Getting To Know Snapped
Right now, Snapped is in beta and you need to download it as a Zip file from the website, but the developers say it should be coming to the Mac App Store soon. Get the beta now while it’s free, you never know what the price will be later!
You will need to have a Snapchat account to use with Snapped, and you’ll have to create this using a smartphone app. Snapped itself does not offer a way to register a new account.
Such limitations come up often with Snapped, such as when adding friends which relies heavily on a phone number. You still need to resort to the mobile app for that. But if you’re already set up on Snapchat and want a client to browse and send photos, then Snapped really shines!
Beautiful And Easy
Snapped takes Snapchat’s inbox and live preview, and puts them into a two-pane view. The left pane is your camera, which mimics the orientation of an iPhone (but obviously uses your Mac’s webcam). You can also tap the little plus “+” icon to add an image from your hard drive, a departure from the usual Snapchat methodology.
Select the amount of time your photo stays alive for a recipient and you’re done. This space on the left also doubles up as the photo viewer to check out what others have sent.
The right pane, meanwhile, has your Feed, Friends and Settings. All the notifications and the history of photo exchanges appear there, including your received and sent items.
By default, Snapchat restricts the amount of time you can view an image.

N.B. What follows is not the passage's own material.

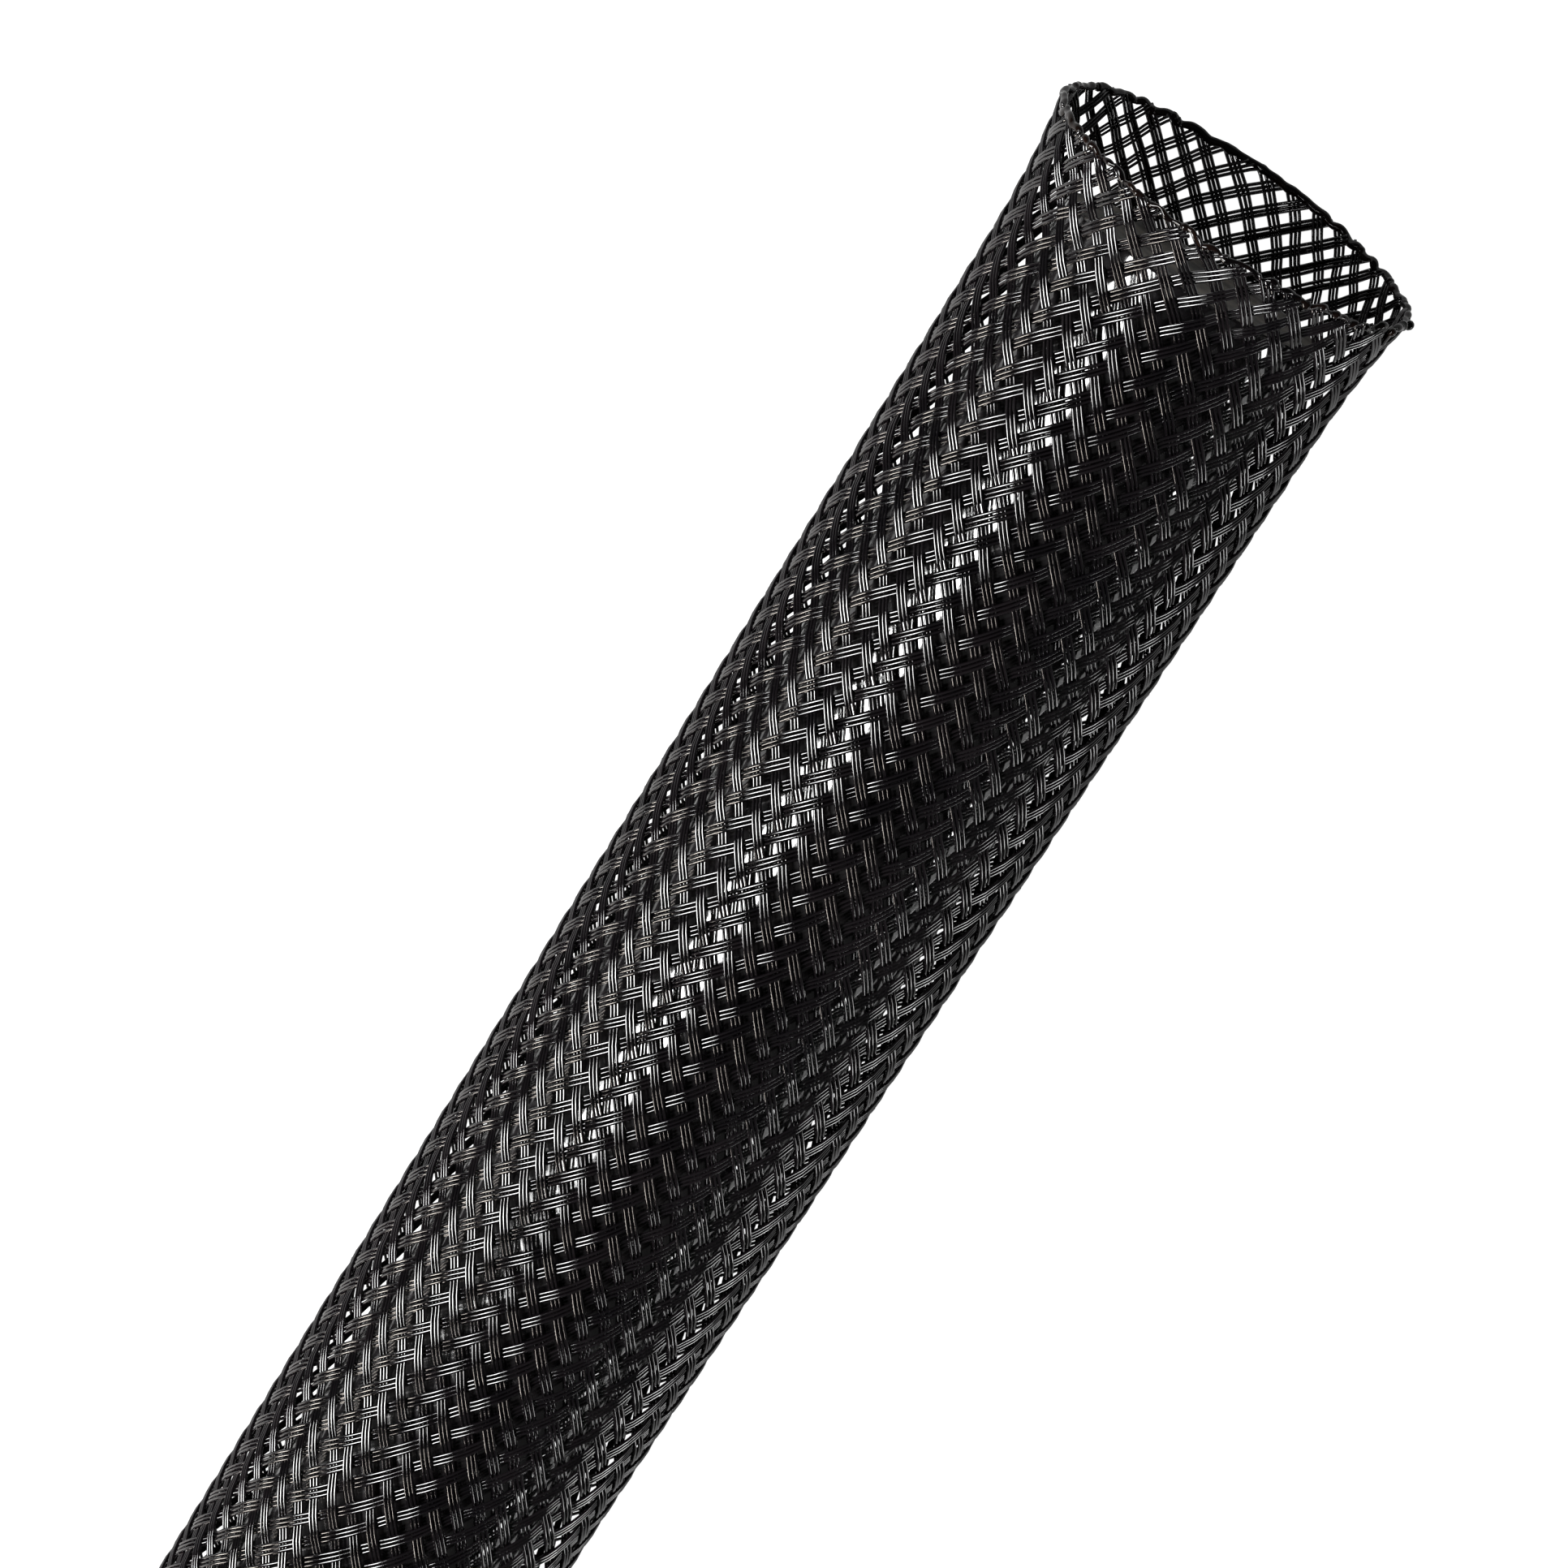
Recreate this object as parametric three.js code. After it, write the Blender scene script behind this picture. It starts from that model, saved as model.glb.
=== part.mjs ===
// Expandable braided cable sleeve, one foot of it, standing open on a round black core rod.
// Millimetres, +Z up. The sleeve lies along X on the plane z = 0, with its open mouth at +X and its tail at -X.
// The braid is one hollow body here: the outer and inner skin that its crossing filaments fill. At both cut
// ends the filaments are melted together into a hard rim, thicker than the braid, and the sleeve lies on these.
import * as THREE from "three";

// Length of the cut piece of stock
const sleeveLength = 305;

// Core rod, and how far its two cut ends stay inside the sleeve
const coreDiameter = 19.05;
const coreInsetMouth = 6;
const coreInsetTail = 5;
const coreCutAngle = 8; // degrees that the mouth end is sawn out of square, its upper edge longer

// Braid: two crossing layers of filament, loose at the sides and close above and below the core
const braidWall = 0.6;
const coreClearance = 0.3;
const bodyWidth = 25.4;

// Both ends flare where the cut lets the braid open
const mouthWidth = 27;
const mouthHeight = 23.7;
const flareLength = 11;

// Hot-cut rims: the filament ends melted into a bead that stands proud of the braid on both sides
const rimWall = 0.9;
const rimProud = 0.15;
const rimLength = 0.7;
const rimChamfer = 0.2;
const rimGap = 0.3;

const facetsRound = 60;
const flareSteps = 6;

// Heights that follow from the core and the walls
const bodyHeight = coreDiameter + 2 * (coreClearance + braidWall);
const coreAxisHeight = rimProud + bodyHeight / 2;
const halfLength = sleeveLength / 2;

const blackFilament = new THREE.MeshStandardMaterial({
  color: 0x0b0b0d,
  roughness: 0.3,
  metalness: 0,
});
const meltedFilament = new THREE.MeshStandardMaterial({
  color: 0x100d0c,
  roughness: 0.2,
  metalness: 0,
});
const blackRod = new THREE.MeshStandardMaterial({
  color: 0x121214,
  roughness: 0.35,
  metalness: 0,
});

// How far open the flare is at a distance from the nearer end: 1 at the rim, 0 on the plain body
function flareAt(fromEnd) {
  const share = THREE.MathUtils.clamp(1 - fromEnd / flareLength, 0, 1);
  return share * share;
}

// Outer oval of the braid at a distance from the nearer end
function ovalAt(fromEnd) {
  const flare = flareAt(fromEnd);
  const halfWidth = THREE.MathUtils.lerp(bodyWidth, mouthWidth, flare) / 2;
  const halfHeight = THREE.MathUtils.lerp(bodyHeight, mouthHeight, flare) / 2;
  return { halfWidth, halfHeight };
}

// Point of the oval at a turn angle from the top, moved in along the oval's normal by depth.
// The braid's underside runs straight along z = rimProud.
function skinPoint(x, angle, depth, target) {
  const { halfWidth, halfHeight } = ovalAt(halfLength - Math.abs(x));
  const normal = new THREE.Vector2(Math.sin(angle) / halfWidth, Math.cos(angle) / halfHeight);
  normal.normalize();
  return target.set(
    x,
    halfWidth * Math.sin(angle) - depth * normal.x,
    rimProud + halfHeight * (1 + Math.cos(angle)) - depth * normal.y,
  );
}

// A closed ring turned from its section, a list of points of x and depth below the braid's outer skin that
// runs along the inside and back along the outside, then pressed to the oval
function ovalRing(section) {
  const turnedRadius = bodyWidth / 2;
  const profile = [...section, section[0]].map(({ x, depth }) => new THREE.Vector2(turnedRadius - depth, x));
  const geometry = new THREE.LatheGeometry(profile, facetsRound, Math.PI / facetsRound);
  const position = geometry.getAttribute("position");
  const point = new THREE.Vector3();
  for (let i = 0; i < position.count; i += 1) {
    point.fromBufferAttribute(position, i);
    const depth = turnedRadius - Math.hypot(point.x, point.z);
    skinPoint(point.y, Math.atan2(point.x, point.z), depth, point);
    position.setXYZ(i, point.x, point.y, point.z);
  }
  geometry.deleteAttribute("normal");
  geometry.deleteAttribute("uv");
  return geometry;
}

// Stations along X where the flare changes the braid's section
function stations() {
  const braidEnd = rimLength + rimGap;
  const flareRun = flareLength - braidEnd;
  const fromEnd = [];
  for (let step = 0; step <= flareSteps; step += 1) {
    fromEnd.push(braidEnd + (flareRun * step) / flareSteps);
  }
  const mouthSide = fromEnd.map((distance) => halfLength - distance).reverse();
  return [...fromEnd.map((distance) => distance - halfLength), ...mouthSide];
}

function makeBraid() {
  const along = stations();
  const inside = along.map((x) => ({ x, depth: braidWall }));
  const outside = along.map((x) => ({ x, depth: 0 })).reverse();
  return ovalRing([...inside, ...outside]);
}

// The rim's section from its lower to its higher end along X, with its corners rounded off by the melting
function makeRim(low) {
  const high = low + rimLength;
  const inner = rimWall - rimProud;
  return ovalRing([
    { x: low + rimChamfer, depth: inner },
    { x: high - rimChamfer, depth: inner },
    { x: high, depth: inner - rimChamfer },
    { x: high, depth: rimChamfer - rimProud },
    { x: high - rimChamfer, depth: -rimProud },
    { x: low + rimChamfer, depth: -rimProud },
    { x: low, depth: rimChamfer - rimProud },
    { x: low, depth: inner - rimChamfer },
  ]);
}

// The three pieces of the sleeve, let down together until the flats under the two rims lie on z = 0
function makeSleeve() {
  const rimMouth = makeRim(halfLength - rimLength);
  const rimTail = makeRim(-halfLength);
  rimMouth.computeBoundingBox();
  const drop = -rimMouth.boundingBox.min.z;
  const pieces = [
    ["braided_sleeve", makeBraid(), blackFilament],
    ["melted_rim_mouth", rimMouth, meltedFilament],
    ["melted_rim_tail", rimTail, meltedFilament],
  ];
  return pieces.map(([name, geometry, material]) => {
    const mesh = new THREE.Mesh(geometry, material);
    mesh.name = name;
    mesh.position.z = drop;
    return mesh;
  });
}

// A plain rod; its mouth end is sawn at a slant, which moves the vertices of that end along the rod
function makeCoreRod() {
  const coreLength = sleeveLength - coreInsetMouth - coreInsetTail;
  const radius = coreDiameter / 2;
  const geometry = new THREE.CylinderGeometry(radius, radius, coreLength, facetsRound);
  geometry.rotateZ(-Math.PI / 2);
  const slant = Math.tan(THREE.MathUtils.degToRad(coreCutAngle));
  const position = geometry.getAttribute("position");
  for (let i = 0; i < position.count; i += 1) {
    const x = position.getX(i);
    if (x > 0) position.setX(i, x + position.getZ(i) * slant);
  }
  geometry.computeVertexNormals();
  const rod = new THREE.Mesh(geometry, blackRod);
  rod.name = "core_rod";
  rod.position.set((coreInsetTail - coreInsetMouth) / 2, 0, coreAxisHeight);
  return rod;
}

const part = new THREE.Group();
part.add(...makeSleeve(), makeCoreRod());

export default part;
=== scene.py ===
import math

import bpy
import numpy as np
from mathutils import Matrix, Vector


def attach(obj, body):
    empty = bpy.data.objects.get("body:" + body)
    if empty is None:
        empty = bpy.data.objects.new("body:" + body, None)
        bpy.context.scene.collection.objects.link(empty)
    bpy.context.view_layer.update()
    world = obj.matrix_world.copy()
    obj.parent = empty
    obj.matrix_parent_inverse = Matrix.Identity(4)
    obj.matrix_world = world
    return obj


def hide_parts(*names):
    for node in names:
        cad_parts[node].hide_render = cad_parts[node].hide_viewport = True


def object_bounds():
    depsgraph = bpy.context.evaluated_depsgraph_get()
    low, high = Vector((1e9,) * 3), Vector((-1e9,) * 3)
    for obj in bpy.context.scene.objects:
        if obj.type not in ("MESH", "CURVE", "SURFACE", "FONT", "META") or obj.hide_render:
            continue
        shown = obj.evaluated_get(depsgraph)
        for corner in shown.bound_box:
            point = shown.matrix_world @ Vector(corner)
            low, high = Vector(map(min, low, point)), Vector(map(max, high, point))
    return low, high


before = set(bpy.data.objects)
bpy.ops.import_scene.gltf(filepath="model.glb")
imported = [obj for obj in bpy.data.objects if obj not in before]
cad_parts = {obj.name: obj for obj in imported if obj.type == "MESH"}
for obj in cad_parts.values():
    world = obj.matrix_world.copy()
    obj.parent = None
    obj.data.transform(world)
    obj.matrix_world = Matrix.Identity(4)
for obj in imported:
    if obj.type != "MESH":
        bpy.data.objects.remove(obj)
cadLow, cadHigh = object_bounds()
bpy.ops.object.select_all(action="DESELECT")
rng = np.random.default_rng(27)
print("frame loaded")

mm = 0.001  # one millimetre in Blender's metres
fullTurn = 2 * math.pi
halfLength = (cadHigh.x - cadLow.x) / 2 / mm

sleeve = {  # millimetres, as the solid is
    "bodyWidth": 25.4,
    "bodyHeight": 20.85,
    "mouthWidth": 27.0,
    "mouthHeight": 23.7,
    "flareLength": 11.0,
    "wall": 0.6,
    "power": 1.8,  # 2 makes the section an ellipse; less makes its sides more pointed, as on the plain body
    "proud": 0.15,  # the melted rims carry the braid this far off the ground
    "cutAngle": 1.7,  # degrees that the mouth is cut out of square, its +Y side longer
    "tableSteps": 8192,  # points that the way round the section is measured at
}


def blend(low, high, share):
    return low + (high - low) * share


# shares of the section's half width and half height at an eccentric angle from the top
def ovalShares(angle, power):
    sine, cosine = np.sin(angle), np.cos(angle)
    return np.sign(sine) * np.abs(sine) ** (2 / power), np.sign(cosine) * np.abs(cosine) ** (2 / power)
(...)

Go to the Settings and you’ll find a toggle for “Mark snaps as read”. Change it to “Off” and you will be able to view any message forever, without the usual time limitations.

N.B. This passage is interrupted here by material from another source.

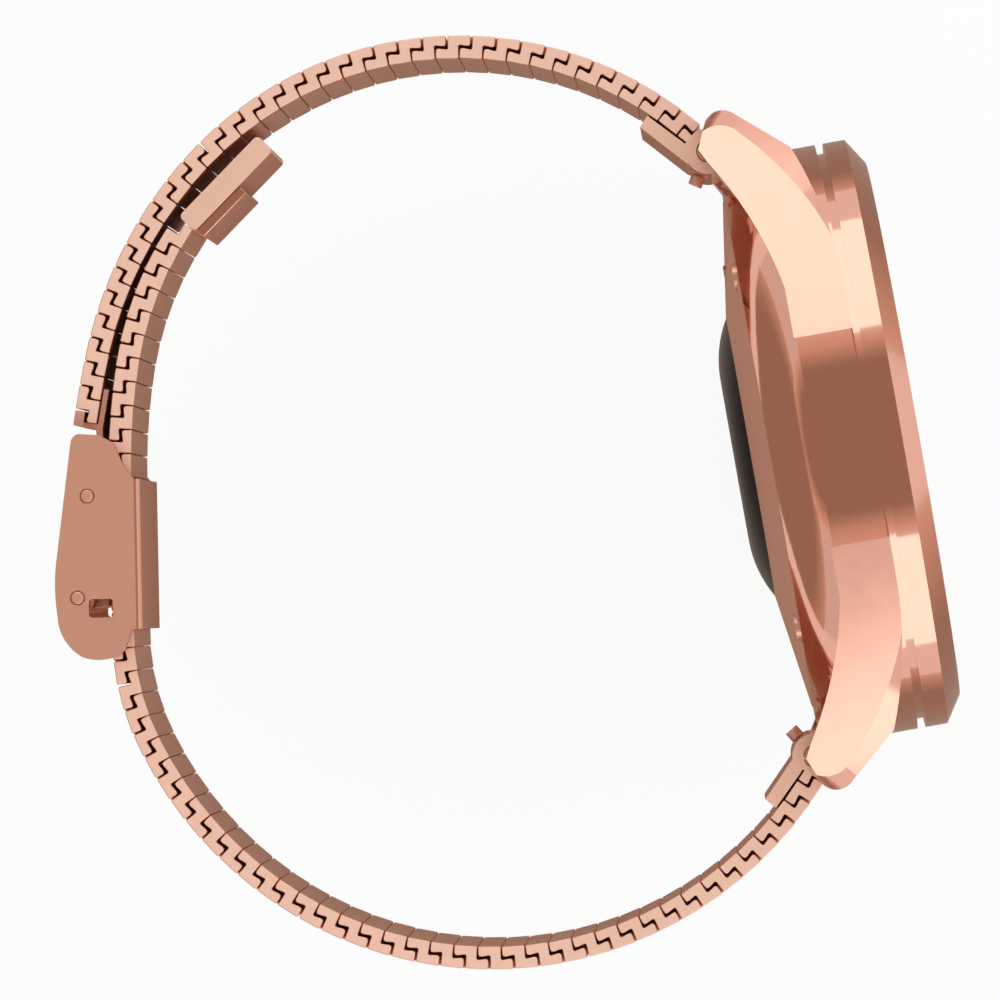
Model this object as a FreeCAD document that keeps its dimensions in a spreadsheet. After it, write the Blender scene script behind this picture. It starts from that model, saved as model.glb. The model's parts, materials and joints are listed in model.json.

And just in case you clicked and sent a photo you regret, Snapped can help you with that too. Go to your “Sent” items, click the image and a pop-up box will ask if you want to mark it as read. Click yes and it’ll be marked as read by the recipient, disabling their ability to open the message.
There are ways to hack Snapchat’s time restrictions, but this is by far the easiest one that I have come across.
Is Self-Destruction Necessary?
Fellow writer Kihara reckons self-destruction is the future of messaging, but I’m not entirely convinced so far. There always seems to be a workaround to stop the destruction or save the message, as Snapped proves here. What are your thoughts on self-destructing messages and how much do you trust the service you use?